Military Posturing and Rising Tensions

The strategic value of the thawing Arctic has not gone unnoticed by military planners. The region is now a zone of increasing competition between Arctic nations: Canada, Denmark, Norway, Russia, and the United States. Russia has opened several new military bases in the last decade and restored old Soviet infrastructure, while the US maintains a significant presence at the remote Pituffik base in north-west Greenland, which hosts critical missile warning and space operations for NATO.

Serafima Andreeva, a researcher at the Fridtjof Nansen Institute in Norway, notes that "there has been an increased military interest in the Arctic over the last 10 to 15 years", a landscape further reshaped by Russia's invasion of Ukraine in 2022 and the subsequent NATO accessions of Finland and Sweden. This Nordic expansion has intensified the focus on collective security and entrenched Russia's desire to assert control over key areas like the Kola peninsula.

The Critical Minerals Race and Greenland's Untapped Wealth

Beyond shipping lanes, Greenland's significance lies beneath its retreating ice. The island is estimated to hold 1.5 million tonnes of rare earth reserves, ranking it eighth in the world. It hosts two of the largest known deposits at Kvanefjeld and Tanbreez. Foreign interest is intense, with China's Shenghe Resources holding a 12.5% stake in the Kvanefjeld project.

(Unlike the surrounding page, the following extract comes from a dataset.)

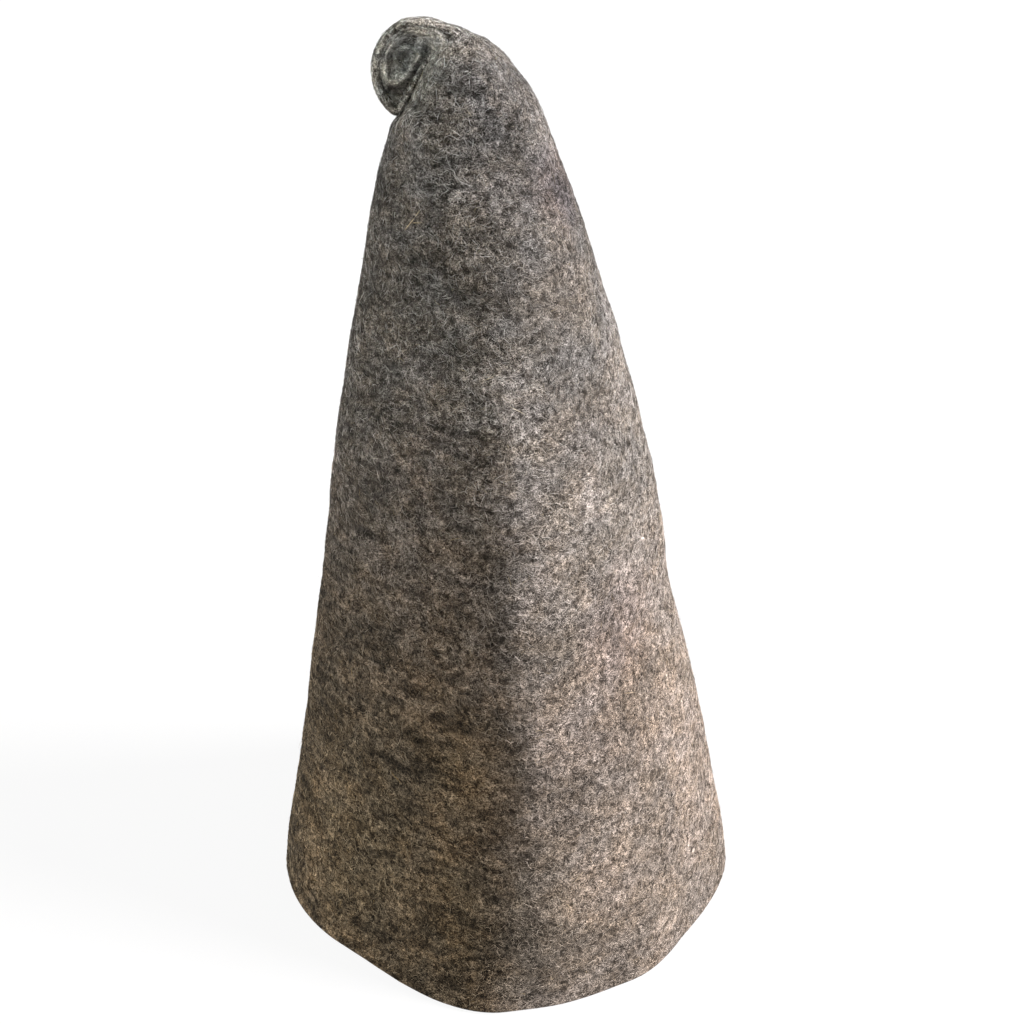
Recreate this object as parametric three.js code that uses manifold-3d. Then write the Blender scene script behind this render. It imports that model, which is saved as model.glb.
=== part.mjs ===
import * as THREE from 'three';
import { mergeVertices } from 'three/addons/utils/BufferGeometryUtils.js';
import Module from 'manifold-3d';

// Felt sauna hat, one wet-felted shell: a tall cone that is open at the hem,
// with a soft fold edge at the front and at the back, and a flattened tip that
// is rolled into a snail on the left. Millimetres, +Z up. The hem stands on
// z = 0 and the front fold edge faces -Y.

// ---- driving sizes ----------------------------------------------------------
const WALL = 3.0;          // thickness of the felt
const HEM_ROUND = 0.6;     // how far the two hem edges are rounded in
const HEM_LIFT = 1.1;      // height over which they round
const CENTRE_X = 2.8;      // puts the middle of the hem on the Z axis
const AROUND = 36;         // points around every section
const TIP_ROUND = 0.55;    // last ring of the rolled end, as a share of its section

// Cone sections. left, right: where the side walls are at this height. depth:
// half size front to back. edge: exponent of the outline, 2 is an ellipse and
// less draws the four corners of a rounded diamond. bulge: the same exponent
// where the outline nears the right side, a little fuller than the left. ridge:
// how far the front and back fold edges lie to the right of the middle. fall:
// how much lower the section is towards the back, as a slope.
const CONE = [
  // z,    left,   right, depth, edge, bulge, ridge, fall
  [0,    -110.4,  104.8, 108.0, 1.59, 1.82, -2.5, 0.00],
  [20,   -108.3,  102.3, 104.8, 1.59, 1.82, -0.5, 0.00],
  [50,   -102.9,   96.2,  99.0, 1.60, 1.81,  2.5, 0.00],
  [85,    -96.9,   88.6,  91.6, 1.61, 1.80,  4.8, 0.00],
  [120,   -91.4,   80.3,  84.4, 1.63, 1.79,  5.3, 0.00],
  [155,   -86.0,   71.2,  77.6, 1.64, 1.78,  5.8, 0.00],
  [190,   -80.7,   65.8,  70.9, 1.65, 1.78,  6.5, 0.00],
  [220,   -76.6,   58.9,  65.0, 1.66, 1.78,  8.0, 0.00],
  [250,   -71.7,   50.5,  58.2, 1.68, 1.78,  8.8, 0.00],
  [280,   -66.3,   41.7,  51.0, 1.70, 1.80,  7.4, 0.02],
  [308,   -60.4,   32.6,  43.8, 1.74, 1.82,  4.4, 0.05],
  [332,   -55.7,   24.6,  37.2, 1.80, 1.86,  1.0, 0.09],
  [349,   -51.3,   18.2,  33.0, 1.88, 1.92, -1.6, 0.13],
];

// Shoulder sections, above the cone: the side walls close in while the two fold
// edges stay apart. The left end of each sits clear of the rolled tip.
const SHOULDER = [
  // leftX, leftZ, rightX, rightZ, depth, edge, ridge
  [-47.6, 360.0,  14.2, 359.4, 31.6, 1.95, -2.2],
  [-42.4, 367.4,  10.8, 367.6, 31.2, 2.00, -2.4],
  [-38.4, 374.4,   6.6, 375.2, 30.2, 2.05, -2.4],
  [-34.5, 381.2,   1.2, 382.3, 28.8, 2.10, -2.0],
  [-31.4, 386.6,  -4.4, 388.7, 27.2, 2.20, -1.4],
  [-28.8, 390.2, -10.4, 393.1, 25.4, 2.30, -0.7],
  [-27.0, 392.4, -16.2, 396.0, 23.8, 2.40,  0.0],
];
const TIP_FALL = 0.15;     // the shoulder and the tip dip towards the back by this slope

// Rolled tip: two felted-together layers that run left over the top, down, back
// up along the shoulder and round again inside. lean: heading of the strip, 0 up
// and 90 to the left. half: half its thickness. width: half its width in Y.
const ROLL = [
  // x,     z,    lean, half, width
  [-25.2, 395.8,  62, 2.80, 22.6],
  [-29.4, 397.2,  80, 2.50, 21.4],
  [-35.0, 397.8,  92, 2.35, 20.2],
  [-40.8, 397.2, 112, 2.35, 19.0],
  [-46.5, 393.5, 138, 2.35, 17.8],
  [-50.3, 388.1, 157, 2.40, 16.6],
  [-51.9, 381.6, 178, 2.45, 15.6],
  [-51.5, 375.1, 194, 2.45, 14.6],
  [-49.6, 370.1, 209, 2.45, 13.6],
  [-47.4, 367.2, 226, 2.55, 13.4],
  [-44.6, 365.3, 264, 2.70, 13.2],
  [-42.5, 367.2, 308, 2.50, 12.8],
  [-40.9, 369.9, 324, 2.20, 12.2],
  [-37.3, 376.1, 325, 1.90, 12.2],
  [-33.6, 381.9, 324, 1.85, 12.8],
  [-30.5, 387.0, 328, 1.90, 15.6],
  [-29.2, 390.0, 351, 1.95, 18.4],
  [-30.0, 392.4, 406, 1.90, 19.0],
  [-33.3, 394.0, 441, 1.85, 18.4],
  [-38.2, 393.9, 467, 1.70, 16.8],
  [-43.4, 391.3, 497, 1.60, 15.2],
  [-46.8, 386.2, 524, 1.50, 14.2],
  [-47.7, 381.0, 542, 1.45, 13.6],
  [-46.9, 377.4, 570, 1.45, 13.2],
  [-44.9, 376.4, 628, 1.40, 13.0],
  [-43.0, 377.2, 668, 1.40, 13.0],
  [-39.6, 380.8, 681, 1.40, 13.2],
  [-36.6, 385.0, 684, 1.30, 13.0],
  [-35.6, 387.4, 705, 1.10, 12.2],
];
const ROLL_EDGE = 2.5;     // exponent of the strip's flattened outline

// Core of the roll: the felt between its turns, matted together. It fills the roll
// from the outer turn to the shoulder, and the turns stand out of it at both ends.
const CORE_DEPTH = 19.0;   // its thickness in Y
const CORE = [
  // x,     z
  [-29.2, 397.0],
  [-35.0, 397.7],
  [-40.6, 397.0],
  [-46.5, 393.5],
  [-50.3, 388.1],
  [-51.9, 381.6],
  [-51.5, 375.1],
  [-49.6, 370.1],
  [-47.8, 367.4],
  [-45.0, 365.9],
  [-42.0, 366.0],
  [-39.8, 368.2],
  [-35.6, 374.6],
  [-31.6, 381.3],
  [-27.4, 386.5],
  [-23.6, 389.9],
  [-22.4, 392.8],
  [-24.6, 395.4],
];

// Hollow under the shoulder, up to where the two layers are felted together.
const HOLLOW = [
  // leftX, leftZ, rightX, rightZ, depth, edge, ridge
  [-43.6, 358.6,  10.4, 358.4, 28.3, 1.95, -2.2],
  [-37.6, 366.2,   6.6, 366.0, 27.6, 2.00, -2.4],
  [-32.8, 373.2,   1.4, 373.0, 26.4, 2.05, -2.4],
  [-28.8, 379.4,  -5.0, 379.4, 24.8, 2.10, -2.0],
  [-25.6, 384.0, -11.4, 384.4, 22.6, 2.20, -1.4],
];
const HOLLOW_TOP = [-18.6, 387.6]; // x, z of the hollow's blind end

// ---- helpers ----------------------------------------------------------------
// Rows of a table with `steps` more rows between each two, on a smooth curve
// through all columns (the parameter follows the rows' spacing).
function refine(rows, steps) {
  const at = (i) => rows[Math.min(Math.max(i, 0), rows.length - 1)];
  const out = [];
  for (let i = 0; i < rows.length - 1; i += 1) {
    for (let s = 0; s <= steps; s += 1) {
      const t = s / (steps + 1);
      out.push(at(i).map((v, c) => {
        const p0 = at(i - 1)[c], p1 = v, p2 = at(i + 1)[c], p3 = at(i + 2)[c];
        return 0.5 * (2 * p1 + (p2 - p0) * t + (2 * p0 - 5 * p1 + 4 * p2 - p3) * t * t
          + (3 * p1 - p0 - 3 * p2 + p3) * t * t * t);
      }));
    }
  }
  out.push(rows[rows.length - 1]);
  return out;
}

const power = (v, e) => Math.sign(v) * Math.abs(v) ** (2 / e);

// One closed section. It lies across the direction that leans by `lean` degrees
// from straight up towards the left, around x, z. half and depth are its half
// sizes, and shrink scales both.
function section({ x, z, lean = 0, half, depth, edge, bulge = edge, ridge = 0, fall = 0 }, shrink = 1) {
  const a = THREE.MathUtils.degToRad(lean);
  const points = [];
  for (let i = 0; i < AROUND; i += 1) {
    const turn = (2 * Math.PI * i) / AROUND;
    const c = Math.cos(turn), front = power(Math.sin(turn), edge);
    const side = power(c, c > 0 ? bulge : edge);
    const across = shrink * (half * side + ridge * front * front);
    const y = shrink * depth * front;
    points.push([x + CENTRE_X + across * Math.cos(a), y, z + across * Math.sin(a) - fall * y]);
  }
  return points;
}

const fromSides = ([z, left, right, depth, edge, bulge, ridge, fall], inset = 0) => ({
  x: (left + right) / 2, z, half: (right - left) / 2 - inset, depth: depth - inset, edge, bulge, ridge, fall,
});

const fromEnds = ([leftX, leftZ, rightX, rightZ, depth, edge, ridge]) => ({
  x: (leftX + rightX) / 2,
  z: (leftZ + rightZ) / 2,
  lean: THREE.MathUtils.radToDeg(Math.atan2(rightZ - leftZ, rightX - leftX)),
  half: Math.hypot(rightX - leftX, rightZ - leftZ) / 2,
  depth, edge, ridge,
  fall: TIP_FALL,
});

const fromRoll = ([x, z, lean, half, width]) => ({
  x, z, lean, half, depth: width, edge: ROLL_EDGE, fall: TIP_FALL,
});

// A level wall that slopes is thinner square to itself than it is level, so the
// inset of each inner ring is the wall over the slope's cosine.
function innerInset(rows, i) {
  const a = rows[Math.max(i - 1, 0)], b = rows[Math.min(i + 1, rows.length - 1)];
  const slope = ((b[2] - b[1]) - (a[2] - a[1])) / 2 / (b[0] - a[0]);
  return WALL * Math.hypot(1, slope);
}

// ---- rings, from the hollow's blind end down, round the hem and up the outside
function felt() {
  const cone = refine(CONE, 1);
  const hemDown = (row) => [0, ...row.slice(1)];
  const rings = [];

  const inner = [
    ...cone.map((row, i) => fromSides(row, innerInset(cone, i))).slice(1),
    ...refine(HOLLOW, 0).map((row) => fromEnds(row)),
  ];
  const insetAtHem = innerInset(cone, 0);
  const lifted = (inset) => ({ ...fromSides(hemDown(cone[0]), inset), z: HEM_LIFT });
  rings.push(...inner.map((s) => section(s)).reverse());
  rings.push(section(lifted(insetAtHem)));
  rings.push(section(fromSides(hemDown(cone[0]), insetAtHem - HEM_ROUND)));
  rings.push(section(fromSides(hemDown(cone[0]), HEM_ROUND)));
  rings.push(section(lifted(0)));

  rings.push(...cone.slice(1).map((row) => section(fromSides(row))));
  rings.push(...refine(SHOULDER, 1).map((row) => section(fromEnds(row))));
  rings.push(...refine(ROLL, 1).map((row) => section(fromRoll(row))));
  const end = fromRoll(ROLL[ROLL.length - 1]);
  const last = THREE.MathUtils.degToRad(end.lean);
  const past = { ...end, x: end.x - 0.7 * Math.sin(last), z: end.z + 0.7 * Math.cos(last) };
  rings.push(section(past, TIP_ROUND));

  const start = [HOLLOW_TOP[0] + CENTRE_X, 0, HOLLOW_TOP[1]];
  const finish = [past.x + CENTRE_X - 0.15 * Math.sin(last), 0, past.z + 0.15 * Math.cos(last)];
  return loft(rings, start, finish);
}

// Closed mesh through the rings, with a point at each end.
function loft(rings, start, finish) {
  const n = AROUND;
  const position = [...start, ...rings.flat(2), ...finish];
  const index = [];
  const id = (r, i) => 1 + r * n + (i % n);
  const end = 1 + rings.length * n;
  for (let i = 0; i < n; i += 1) {
    index.push(0, id(0, i + 1), id(0, i));
    index.push(end, id(rings.length - 1, i), id(rings.length - 1, i + 1));
  }
  for (let r = 0; r < rings.length - 1; r += 1) {
    for (let i = 0; i < n; i += 1) {
      index.push(id(r, i), id(r + 1, i + 1), id(r + 1, i));
      index.push(id(r, i), id(r, i + 1), id(r + 1, i + 1));
    }
  }
  const geometry = new THREE.BufferGeometry();
  geometry.setAttribute('position', new THREE.Float32BufferAttribute(position, 3));
  geometry.setIndex(index);
  geometry.computeVertexNormals();
  return geometry;
}

// The core as a plate across Y that dips towards the back like the roll.
function core() {
  const outline = new THREE.Shape(CORE.map(([x, z]) => new THREE.Vector2(x + CENTRE_X, z)));
  const plate = new THREE.ExtrudeGeometry(outline, { depth: CORE_DEPTH, bevelEnabled: false, steps: 1 });
  plate.rotateX(Math.PI / 2);
  plate.translate(0, CORE_DEPTH / 2, 0);
  plate.applyMatrix4(new THREE.Matrix4().makeShear(0, 0, 0, -TIP_FALL, 0, 0));
  return plate;
}

// Joins closed meshes into one.
const wasm = await Module();
wasm.setup();

function solid(geometry) {
  const bare = new THREE.BufferGeometry();
  bare.setAttribute('position', geometry.getAttribute('position'));
  if (geometry.index) bare.setIndex(geometry.index);
  const merged = mergeVertices(bare, 1e-4);
  return new wasm.Manifold(new wasm.Mesh({
    numProp: 3,
    vertProperties: new Float32Array(merged.getAttribute('position').array),
    triVerts: new Uint32Array(merged.index.array),
  }));
}

function joined(...geometries) {
  const mesh = geometries.map(solid).reduce((whole, next) => whole.add(next)).getMesh();
  const geometry = new THREE.BufferGeometry();
  geometry.setAttribute('position', new THREE.Float32BufferAttribute(mesh.vertProperties, 3));
  geometry.setIndex([...mesh.triVerts]);
  geometry.computeVertexNormals();
  return geometry;
}

// ---- the hat ------------------------------------------------------------------
const wool = new THREE.MeshStandardMaterial({ color: 0x756a5f, roughness: 0.97, metalness: 0 });
const hat = new THREE.Mesh(joined(felt(), core()), wool);
hat.name = 'felt_hat';

const part = new THREE.Group();
part.name = 'felt_sauna_hat';
part.add(hat);

export default part;
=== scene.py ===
"""Felt sauna hat: a tall hand-felted cone of undyed grey-brown wool with a soft
fold edge at the front and at the back and a flattened tip rolled into a snail.
Sizes below are millimetres in the frame's axes, and become metres in mesh()."""

import math

import bpy
import numpy as np
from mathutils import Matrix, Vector


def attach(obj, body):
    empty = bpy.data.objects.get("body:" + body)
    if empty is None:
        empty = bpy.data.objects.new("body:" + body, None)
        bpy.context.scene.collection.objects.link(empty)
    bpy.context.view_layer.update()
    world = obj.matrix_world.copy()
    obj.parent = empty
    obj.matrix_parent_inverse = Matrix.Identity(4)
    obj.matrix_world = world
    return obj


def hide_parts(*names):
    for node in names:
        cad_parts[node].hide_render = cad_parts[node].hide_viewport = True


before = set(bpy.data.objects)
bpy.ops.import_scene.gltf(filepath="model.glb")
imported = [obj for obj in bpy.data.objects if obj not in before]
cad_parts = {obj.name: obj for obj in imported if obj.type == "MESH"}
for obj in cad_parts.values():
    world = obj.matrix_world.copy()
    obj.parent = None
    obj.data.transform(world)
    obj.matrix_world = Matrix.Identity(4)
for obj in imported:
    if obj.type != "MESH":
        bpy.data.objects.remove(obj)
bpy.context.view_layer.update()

# ---- the hat's sections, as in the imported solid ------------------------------
CENTRE_X = 2.8
WALL = 3.0
SOFT_EDGE = 0.27  # how much the four corners of a section are softened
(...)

While mining has been hampered by inaccessibility—only about 20% of Greenland is ice-free—the ongoing melt is steadily altering this equation, exposing new resources. This potential wealth, coupled with its strategic location, underpinned former US President Donald Trump's controversial interest in acquiring the island, a notion that highlighted its growing geopolitical flashpoint status.

The transformation of the Arctic is no longer a distant climate forecast but a present-day reality fuelling a complex mix of economic opportunity and international rivalry. As the ice continues to shrink, the world's focus on Greenland and the High North is set to intensify.